HALLELUJAH was voted BEST FILM at the LGBT Feedback Film Festival in April 2020.

Matthew Toffolo: What motivated you to make this film?

Matthew Richardson: I experimented once before with combining circus arts and LGBTQ issues through film, and the response and support was so incredible that I wanted to create more. So I began brainstorming different concepts. While I was visiting LA one summer, I was shocked by how many protestors at LA pride were using their faith as a means to spread hate. The protest signs they used and things they said were unbelievable to me, and I couldn’t get the experience off of my mind. The idea of someone using their own faith, to make others feel terrible seems so backwards and I wanted to create something in response to this. The idea for the film came pretty quickly after that experience.

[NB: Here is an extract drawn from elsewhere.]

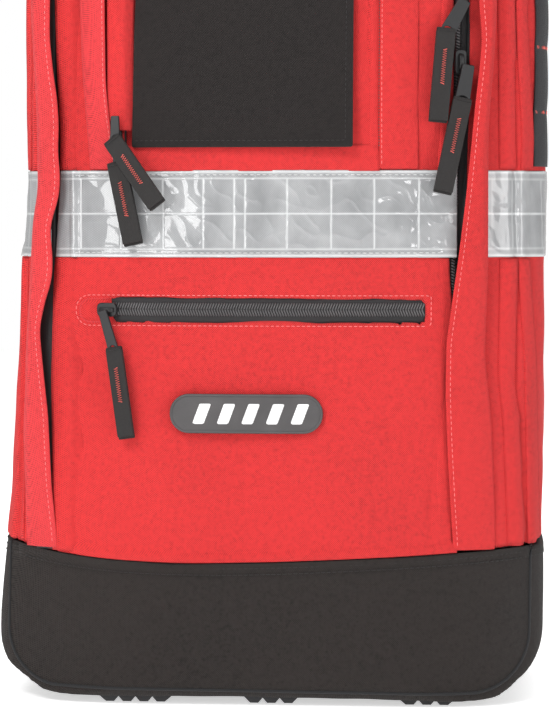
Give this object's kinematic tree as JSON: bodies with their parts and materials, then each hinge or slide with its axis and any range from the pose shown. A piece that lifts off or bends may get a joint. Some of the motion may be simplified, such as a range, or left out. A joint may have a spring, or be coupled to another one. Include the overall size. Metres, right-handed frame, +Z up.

2. From the idea to the finished product, how long did it take for you to make this short?

About 9 months.

3. How would you describe your short film in two words!?

Gentle. Reflective.

4. What was the biggest obstacle you faced in completing this film?

Honestly the entire project was smooth sailing. It was surprisingly easy once things started moving.

5. What were your initial reactions when watching the audience talking about your film in the feedback video?

It was really moving for me to see honest reactions from the viewers. It gave me an overwhelming feeling of gratitude, and appreciation that my work meant something to these individuals. To see genuine feedback that was so positive and supportive, meant the world to me that day.

Watch the Audience FEEDBACK Video:

6. How did you come up with the idea for this short film?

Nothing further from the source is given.